I really admire this shot of yours. It absolutely looks like it just came from the 30's or even earlier. But all of a sudden we look at his tatoos, and well… Morevor, at first glance we don't even see his wool tie, (WOOL?!)! I love his smile. He really looks like a nice guy.
very throw back to the 30s but the tats set it apart perfectly. i love seeing this- men (or women) in a dress shirt rolled up and their forearm being covered in ink. it's sort of a social commentary on how society portraits tattoos to be "unprofessional" instead of an expression of individuality.
I'm glad y'all are tired of the tattoos, but let's remember they're permanent on the skin, or expensive to remove. If it's a phase or a craze, it's one various and ancient cultures have been practicing for most of our existence, i.e. get used to it – tattoos aren't going anywhere.
Ok, Sart. That's two FSC barbers in as many days… I think you ought to do a feature on the shop itself. I have such a fun time whenever I go in there since it's The Epicenter of Manly Amazingness. Also, there's usually something unexpected happening, i.e. a few weeks ago I saw Mike give a guy a full on Kid'n'Play high top fade. Just goes to show that you can't judge a book by it's cover.
Am I the only one who finds this look very costume-y? It seems you can't work behind a bar in New York City these days unless you look like an extra from a Western. Just because you're making cocktails that were made popular in the 1900s doesn't mean you have to dress the part (Oh, I'm making a sazerac – better grow a mustache!"). It's not as if I put on a turtle neck and Chelsea boots every time I listen to "Beatles For Sale"…
Mike!!!! I just met him last week and we piddle paddled about Queens!
Actually, as a Queens girl born and raised, I have to say that I couldn't wait for the day I could move out. Alas, I did. And I moved to Fort Greene. And I loved it. I'd known I love it there since the day I started attending Brooklyn Tech 14 years ago and we were told not to go beyond the block, and we did anyway. But then everyone fell in love with Fort Greene and people like us couldn't afford to buy anything there anymore. And now, here I am, moving back to the Wilds of Queens, to the land of wife beaters and fur hats and flip flops worn with socks. Sigh. At least we're moving only to Ridgewood and I can see Brooklyn from my window.
ok, normally i'd dig his style. it is awesome, very well-combined. I don't exactly know why, but to me, in this particular picture, he looks like he's trying too hard. the boots, while they look brilliant in their own way, just ruin the overall style that needs to be natural and well-carried. they just look too "new" and unauthentic. I know this may sound nonsense, but this picture didn't work for me.

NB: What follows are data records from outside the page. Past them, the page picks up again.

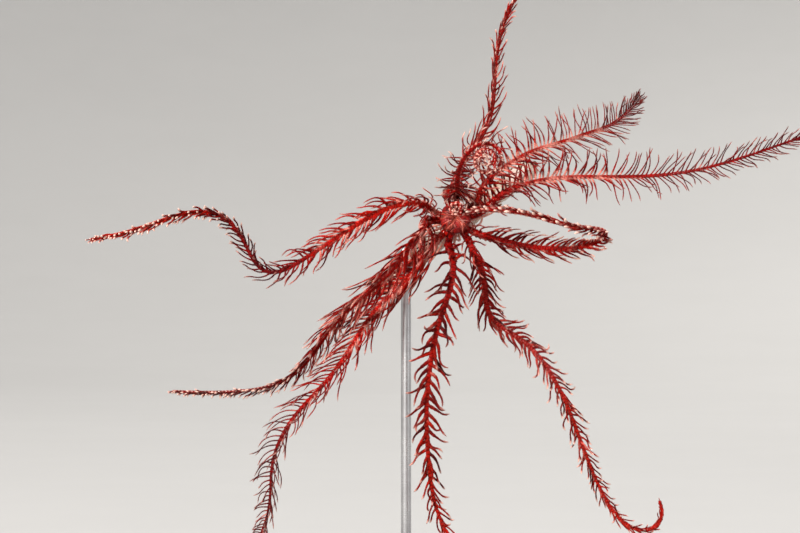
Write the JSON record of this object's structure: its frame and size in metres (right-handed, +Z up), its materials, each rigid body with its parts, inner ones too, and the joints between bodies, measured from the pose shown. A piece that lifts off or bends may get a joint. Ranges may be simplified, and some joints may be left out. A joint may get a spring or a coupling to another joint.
{
  "type": "mediterranean feather star model",
  "caption": "Life-size feather star with feathered arms and gripping cirri on a cut gorgonian stem, held by a flat base and a rod.",
  "frame": {"origin": "centre of the flat underside of the stand's base", "axes": "+Z up; +X to the right and -Y towards the viewer as in the picture, so the star's mouth faces -Y"},
  "size_m": [0.1909, 0.074, 0.1641],
  "materials": {
    "star": "wet saturated red, salmon arm plates with pale pink spots where the pinnules root",
    "disc": "soft wet leathery red skin with paler food grooves",
    "cirri": "smooth jointed salmon pink, paler at each joint",
    "perch": "knobbly cream gorgonian bark with small brown polyps, dark horny core at the cut ends",
    "stand_wood": "dark stained close-grained wood, satin varnish",
    "stand_metal": "brushed steel rod and ring"
  },
  "bodies": {
    "root": {"arm_01_base": "star", "arm_01_mid": "star", "arm_01_tip": "star", "arm_02_base": "star", "arm_02_mid": "star", "arm_02_tip": "star", "arm_03_base": "star", "arm_03_mid": "star", "arm_03_tip": "star", "arm_04_base": "star", "arm_04_mid": "star", "arm_04_tip": "star", "arm_05_base": "star", "arm_05_mid": "star", "arm_05_outer": "star", "arm_05_tip": "star", "arm_06_base": "star", "arm_06_mid": "star", "arm_06_tip": "star", "arm_07_base": "star", "arm_07_mid": "star", "arm_07_tip": "star", "arm_08_base": "star", "arm_08_mid": "star", "arm_08_tip": "star", "arm_09_base": "star", "arm_09_mid": "star", "arm_09_outer": "star", "arm_09_tip": "star", "arm_10_base": "star", "arm_10_mid": "star", "arm_10_outer": "star", "arm_10_tip": "star", "calyx": "star", "cirri": "cirri", "disc": "disc", "perch_stem": "perch", "stand_base": "stand_wood", "stand_rod": "stand_metal"}
  },
  "joints": []
}
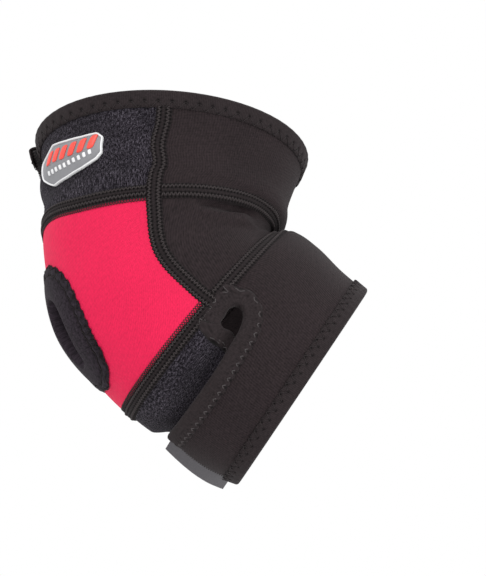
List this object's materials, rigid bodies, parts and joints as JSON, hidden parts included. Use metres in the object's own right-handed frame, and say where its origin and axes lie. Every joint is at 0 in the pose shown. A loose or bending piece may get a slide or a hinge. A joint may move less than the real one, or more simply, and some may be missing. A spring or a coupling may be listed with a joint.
{
  "type": "elbow brace",
  "caption": "Bent neoprene elbow sleeve with wrap-over straps, bound edges, flatlock seams and an open elbow tip.",
  "frame": {"origin": "middle of the elbow, where the axes of the upper arm hollow and of the forearm hollow cross", "axes": "+Z along the upper arm to the rim, +X ahead to the crook, -Y the near side with the badge"},
  "size_m": [0.1456, 0.1077, 0.1483],
  "materials": {
    "smooth_cloth": "fine knit",
    "loop_cloth": "brushed loop",
    "red_cloth": "fine knit",
    "binding": "knitted tape",
    "seam_thread": "stitched",
    "hook_tape": "hook side",
    "badge": "matt",
    "badge_edge": "matt"
  },
  "bodies": {
    "root": {"upper_front_panel": "smooth_cloth", "upper_loop_panel": "loop_cloth", "elbow_panel": "red_cloth", "crook_panel": "smooth_cloth", "forearm_front_panel": "smooth_cloth", "forearm_loop_panel": "loop_cloth", "rim_tape": "binding", "hem_tape": "binding", "upper_slot_tape": "binding", "forearm_slot_tape": "binding", "elbow_hole_band": "binding", "near_side_seam": "seam_thread", "far_side_seam": "seam_thread", "upper_crook_seam": "seam_thread", "upper_elbow_seam": "seam_thread", "near_lower_crook_seam": "seam_thread", "far_lower_crook_seam": "seam_thread", "lower_elbow_seam": "seam_thread", "hook_tab": "hook_tape", "badge_plate": "badge", "badge_frame": "badge_edge"}
  },
  "joints": []
}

oh btw, the contrast between the tattoos and the vintage look rocks!
Loving this steampunk thing. Nothing beats a well-groomed outlaw in my book. NO such thing as too costumey with a smile like that! what a fine example. I knew side parts would have to come back just because they've been away so long. Would anyone care to comment on the possibility of nude pantihose similarly returning?
Great photo, great style, great smile! One of my favorite novels is _A Tree Grows in Brooklyn_–this guy reminds me of one of its central characters, Johnny Nolan, albeit a healthy, happy, modern (and dark haired) version.
I have gotten a cut or two form this cat at FSC barber on Horatio. He is a very nice guy, we had a conversation in which he told me his ideal vintage clothing find would still have a vaudevillians makeup on it… Queens native like me, who could have known?
To me, this is the most effortless of his looks (I know I've seen him on your site before, I believe wearing plus-fours? and elsewhere). There's nothing that can beat a good woven tie, a lightweight button down and a good pair of shoes for a classic but cool outfit. Again, so tired of people raving on and on about how things look "costumey." Whatever happened to remembering that with as many people as there are in the world, it's a joy that we've got avant garde couturiers AND retro-revivalists. If everyone looked forward, without casting a glance to the past, it would be too homogenized for my liking. And then this blog would be boring.
The comment about this being “costumey” is interesting. It can seem that way sometimes, but look at how average men have typically dressed from the 1800s right up until the early 60s, and this classic style changed very little. It is more logically the jeans and t-shirt look which is a novelty.